Wednesday 23 April 2014

The road less travelled

Our landscape is criss-crossed by track-ways and paths, not all of them the product of human activity. Enter a wood or a meadow and you will find the tracks created and maintained by other creatures, from the temporary meanderings of a fox made through wet grass to the more regular routes of commuting badgers.

Our own tracks and paths tend to have more permanence, especially those built, through the use of tarmac and stone, to resist colonisation by nature and to provide a flat surface for feet and tyres. Such creations bully nature into submission, our technology able to deliver roads and paths that are not constrained by the landscape but instead thrust their way across it – the shortest journey between intended destinations. The journey (and the road or path itself) no longer matters when using such conduits; our focus shifts towards our intended destination. We no longer have the time to meander or to take in the landscape; we simply need to get from ‘a’ to ‘b’.
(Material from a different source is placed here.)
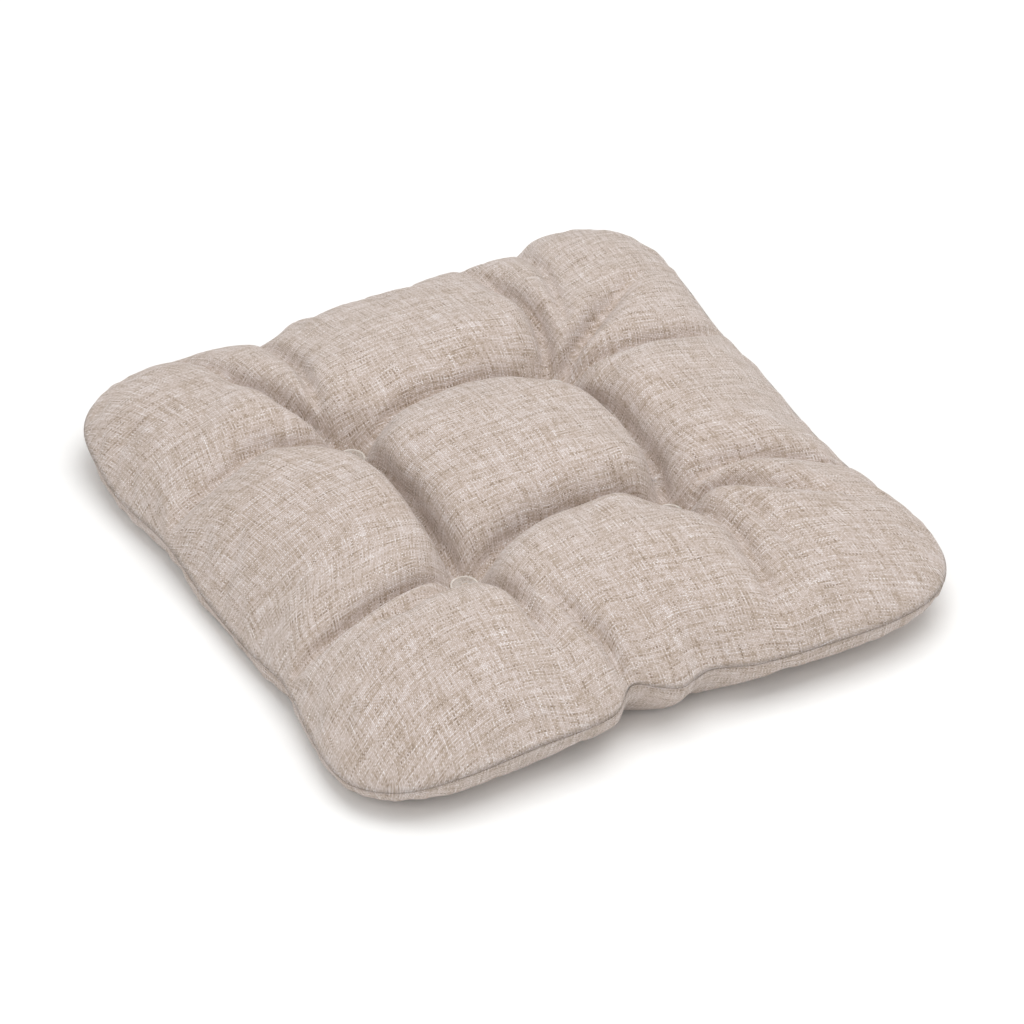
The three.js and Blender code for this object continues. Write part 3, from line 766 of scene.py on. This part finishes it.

One strange feature of the road is the way in which we describe it as ‘going’ somewhere – ‘that road goes to Norwich’. Of course, the road doesn’t go anywhere – it is immobile and rooted in the landscape and it is we who are the travellers. I have little time for the modern road and favour older routes that are more sensitive to the landscape and whose journeyings follow the contours of the hills and the crossing places of the rivers. Such routes slow your journey and present you with views of landscape that would otherwise have been constrained by cuttings, embankments and roadside plantings of amenity trees and shrubs.


Better still are the ancient track-ways, whose former routes can still be found as echoes within the landscape. These have been colonised by nature and only remain open, in parts, through use, providing a sense that they are in keeping with the land rather than a challenge to it. These old routes require you to walk rather than drive, removing you from the air-conditioned cocoon and rewarding you with exercise and stimulation. Such journeys made on foot also provide a link back to our nomadic past, a past when we were more in touch with the world around us.